CR6 and CR14 Documents

These documents accompany the certificate of incorporation and the Cr6 document shows your registered business`s physical and postal addresses. Perhaps emerging as important from this document is the need to show the locations of the officially recognised operations. Most businesses upon commencement usually use the owner’s address and as owners intend to grow the business your home address might not give your company/business the credibility it might deserve. Also, because of this document, you might even consider moving your business to a more professionally recognised and designated working area which will be an advantage if you are a growing startup.

On the other hand, upon registration, you will also get a CR14 document which captures all the necessary details concerning a company`s directorship and secretaries. This on its own should suggest the intensity of the registration process if you so opt to register your entity as a Pvt Ltd.

2. A Private Business Corporation

Having considered the outputs when you register as a Pvt ltd, there is a sense in which a Pbc can well be regarded as a simplified version of the former. It has been stated by the respective authorities that this company type was arrived at following the realisation that some small businesses might not have the necessary pre-requisites to register their operations as Pvt Ltd. While this could have been the case, there was a clear realisation that the informal sector was constantly expanding a trend which required a move to formalise such mushrooming informal sector. Therefore, the PBC was by design meant to accommodate SMEs desiring to formalise their operations. Perhaps one of the single and most critical factors is that a single person can register his/her business being a sole trader. This is rather different when compared to the Pvt Ltd where before registrations it is a pre-requisite that 2 or more persons be listed as directors.

Upon registration, the simplicity of a PBC is also seen in its statement of incorporation which only highlights the name of the business as well as its owner(s). The statement of incorporation also shows the objectives of the business for which it was registered. This rarely surpasses 10 objectives seeing to it that a PBC is mainly meant for SMEs which rarely have an extensively diversified portfolio.

PBC and Share Holders

 Accompanying a company`s growth is an intensive need for investments which on its own might point at the issue of shareholders and investors. If you are an entrepreneur looking forward to investors pouring their funds into your expansion drive, it may well be important to know that a PBC only allows for individuals to be shareholders. This is strikingly different from Pvt Ltd where shareholders can either be individuals or established business entities or organisations. This on its own might thus act as a major demerit towards taking the Pbc route in formalising a business. Some would want to look at this as a weakness in as far the chances and scoop of possibilities in capitalising a business growth drive.

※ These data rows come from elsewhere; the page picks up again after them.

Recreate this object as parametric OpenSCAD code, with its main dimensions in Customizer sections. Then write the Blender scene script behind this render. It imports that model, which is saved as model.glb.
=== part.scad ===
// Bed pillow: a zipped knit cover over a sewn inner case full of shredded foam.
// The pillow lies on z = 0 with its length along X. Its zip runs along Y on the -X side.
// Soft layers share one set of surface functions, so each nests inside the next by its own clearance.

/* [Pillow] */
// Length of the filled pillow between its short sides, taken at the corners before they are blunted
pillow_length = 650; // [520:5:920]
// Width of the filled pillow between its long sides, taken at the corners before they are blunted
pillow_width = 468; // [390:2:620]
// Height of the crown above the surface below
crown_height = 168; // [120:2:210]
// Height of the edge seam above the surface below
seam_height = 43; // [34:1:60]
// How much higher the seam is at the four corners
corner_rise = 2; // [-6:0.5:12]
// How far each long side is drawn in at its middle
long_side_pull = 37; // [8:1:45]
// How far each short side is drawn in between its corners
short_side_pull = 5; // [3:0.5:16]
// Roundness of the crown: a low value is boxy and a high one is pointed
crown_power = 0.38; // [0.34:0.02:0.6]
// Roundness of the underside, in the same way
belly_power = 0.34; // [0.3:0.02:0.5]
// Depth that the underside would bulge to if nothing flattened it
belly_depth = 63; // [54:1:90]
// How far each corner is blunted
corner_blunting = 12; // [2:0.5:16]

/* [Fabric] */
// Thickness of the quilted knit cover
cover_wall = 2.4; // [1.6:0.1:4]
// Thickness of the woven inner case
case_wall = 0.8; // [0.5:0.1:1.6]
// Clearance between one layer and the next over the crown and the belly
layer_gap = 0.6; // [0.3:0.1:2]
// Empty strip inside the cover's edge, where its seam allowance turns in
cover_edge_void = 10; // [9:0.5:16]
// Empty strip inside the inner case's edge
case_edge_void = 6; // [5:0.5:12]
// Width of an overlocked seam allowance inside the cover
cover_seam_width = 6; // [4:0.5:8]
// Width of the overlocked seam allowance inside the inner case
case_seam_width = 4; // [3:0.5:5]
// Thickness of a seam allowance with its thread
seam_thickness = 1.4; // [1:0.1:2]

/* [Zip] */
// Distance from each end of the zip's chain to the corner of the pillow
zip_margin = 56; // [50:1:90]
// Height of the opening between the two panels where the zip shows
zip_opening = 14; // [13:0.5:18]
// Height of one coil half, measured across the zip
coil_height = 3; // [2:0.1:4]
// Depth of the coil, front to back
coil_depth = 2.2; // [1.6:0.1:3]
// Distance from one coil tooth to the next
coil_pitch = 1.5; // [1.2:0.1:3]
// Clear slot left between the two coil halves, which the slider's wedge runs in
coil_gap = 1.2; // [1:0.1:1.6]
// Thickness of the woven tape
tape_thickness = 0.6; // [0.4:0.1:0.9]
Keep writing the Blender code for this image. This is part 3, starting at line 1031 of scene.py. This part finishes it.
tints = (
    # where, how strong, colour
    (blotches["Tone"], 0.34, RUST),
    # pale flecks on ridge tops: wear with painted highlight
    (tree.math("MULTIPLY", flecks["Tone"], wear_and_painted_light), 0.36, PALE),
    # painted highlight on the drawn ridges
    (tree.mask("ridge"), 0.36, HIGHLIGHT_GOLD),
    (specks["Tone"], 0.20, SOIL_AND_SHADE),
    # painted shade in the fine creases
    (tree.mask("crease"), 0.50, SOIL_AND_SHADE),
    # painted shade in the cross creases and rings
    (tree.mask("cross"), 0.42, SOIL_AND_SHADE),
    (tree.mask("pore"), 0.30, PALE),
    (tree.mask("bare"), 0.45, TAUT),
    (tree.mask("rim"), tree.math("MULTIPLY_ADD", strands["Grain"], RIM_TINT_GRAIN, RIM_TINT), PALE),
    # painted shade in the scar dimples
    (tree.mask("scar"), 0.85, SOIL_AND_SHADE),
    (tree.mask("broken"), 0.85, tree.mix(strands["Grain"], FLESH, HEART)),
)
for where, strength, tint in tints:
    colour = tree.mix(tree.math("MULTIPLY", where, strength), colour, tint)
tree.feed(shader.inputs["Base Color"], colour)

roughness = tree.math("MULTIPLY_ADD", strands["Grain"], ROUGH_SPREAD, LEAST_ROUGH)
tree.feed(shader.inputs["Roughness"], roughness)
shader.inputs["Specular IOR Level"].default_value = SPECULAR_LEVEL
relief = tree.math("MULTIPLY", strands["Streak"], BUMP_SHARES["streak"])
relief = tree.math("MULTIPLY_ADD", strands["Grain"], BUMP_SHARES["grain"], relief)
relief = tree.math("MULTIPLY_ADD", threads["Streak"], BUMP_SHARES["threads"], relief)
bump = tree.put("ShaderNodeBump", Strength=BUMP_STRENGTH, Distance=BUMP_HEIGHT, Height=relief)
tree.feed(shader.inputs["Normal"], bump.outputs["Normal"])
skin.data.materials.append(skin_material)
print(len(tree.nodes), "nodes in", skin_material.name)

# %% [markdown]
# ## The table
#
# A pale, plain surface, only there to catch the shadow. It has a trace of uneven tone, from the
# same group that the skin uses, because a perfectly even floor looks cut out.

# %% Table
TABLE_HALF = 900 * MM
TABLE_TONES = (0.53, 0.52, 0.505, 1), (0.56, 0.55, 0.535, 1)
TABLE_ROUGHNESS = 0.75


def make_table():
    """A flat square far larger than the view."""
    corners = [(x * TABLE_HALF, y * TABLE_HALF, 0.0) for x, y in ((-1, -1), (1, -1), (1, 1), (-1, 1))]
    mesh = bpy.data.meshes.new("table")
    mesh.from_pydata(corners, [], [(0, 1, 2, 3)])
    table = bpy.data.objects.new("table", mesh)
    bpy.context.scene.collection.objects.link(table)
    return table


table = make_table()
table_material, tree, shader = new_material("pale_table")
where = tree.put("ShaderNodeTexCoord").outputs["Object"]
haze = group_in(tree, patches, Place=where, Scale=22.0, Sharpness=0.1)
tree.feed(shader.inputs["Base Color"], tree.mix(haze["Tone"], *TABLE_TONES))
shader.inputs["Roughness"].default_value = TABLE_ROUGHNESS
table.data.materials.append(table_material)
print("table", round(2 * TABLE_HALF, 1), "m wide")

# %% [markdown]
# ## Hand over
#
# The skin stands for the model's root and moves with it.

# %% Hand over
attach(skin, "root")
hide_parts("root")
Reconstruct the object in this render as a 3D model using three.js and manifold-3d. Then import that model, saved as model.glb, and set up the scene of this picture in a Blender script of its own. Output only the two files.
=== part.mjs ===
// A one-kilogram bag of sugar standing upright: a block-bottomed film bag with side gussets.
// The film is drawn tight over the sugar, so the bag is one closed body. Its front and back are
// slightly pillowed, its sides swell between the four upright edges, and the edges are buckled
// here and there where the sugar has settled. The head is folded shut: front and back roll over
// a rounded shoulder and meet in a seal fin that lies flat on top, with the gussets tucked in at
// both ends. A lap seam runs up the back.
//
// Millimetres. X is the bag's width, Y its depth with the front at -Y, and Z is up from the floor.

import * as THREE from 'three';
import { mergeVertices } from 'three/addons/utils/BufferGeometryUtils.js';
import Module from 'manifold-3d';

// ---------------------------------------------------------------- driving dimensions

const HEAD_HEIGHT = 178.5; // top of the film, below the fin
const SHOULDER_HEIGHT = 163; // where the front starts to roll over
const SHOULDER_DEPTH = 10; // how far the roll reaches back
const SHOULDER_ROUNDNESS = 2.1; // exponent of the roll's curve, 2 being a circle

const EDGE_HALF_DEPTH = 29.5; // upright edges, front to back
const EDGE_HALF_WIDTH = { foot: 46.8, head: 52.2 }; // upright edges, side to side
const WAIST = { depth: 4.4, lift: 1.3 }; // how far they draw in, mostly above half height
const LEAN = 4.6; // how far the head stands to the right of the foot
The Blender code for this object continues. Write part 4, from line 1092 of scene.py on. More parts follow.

However, just like a Pvt ltd legal entity, a Pbc also exists as a registered, operational and officially recognised legal entity which has few legal requirements to register. Adding to its simplicity is also the fact that this Pbc entity does not require to have financial statements which usually have to undergo audit processes to ascertain the financial position of a business. Auditing provides information as to how a business has managed its finances and results are accordingly shared with shareholders and investments.

Directorship of a company

The nature of a Pbc is such that once registered its existence is regarded as perpetual where the transfer of ownership is fairly easy. However, while this might be attractive to startup entrepreneurs the number of directors is only limited to 20 persons. On the other hand, a Pvt Ltd company can accommodate as much as 50 Directors which can broaden the scope of ideas contributing to the growth and development of a business.

It is also worth noting that there is more that goes into defining a Pvt ltd and PBC as well as the advantages and disadvantages of each. One is thus encouraged to have a thorough appreciation of what each registration option will entail now and the near future.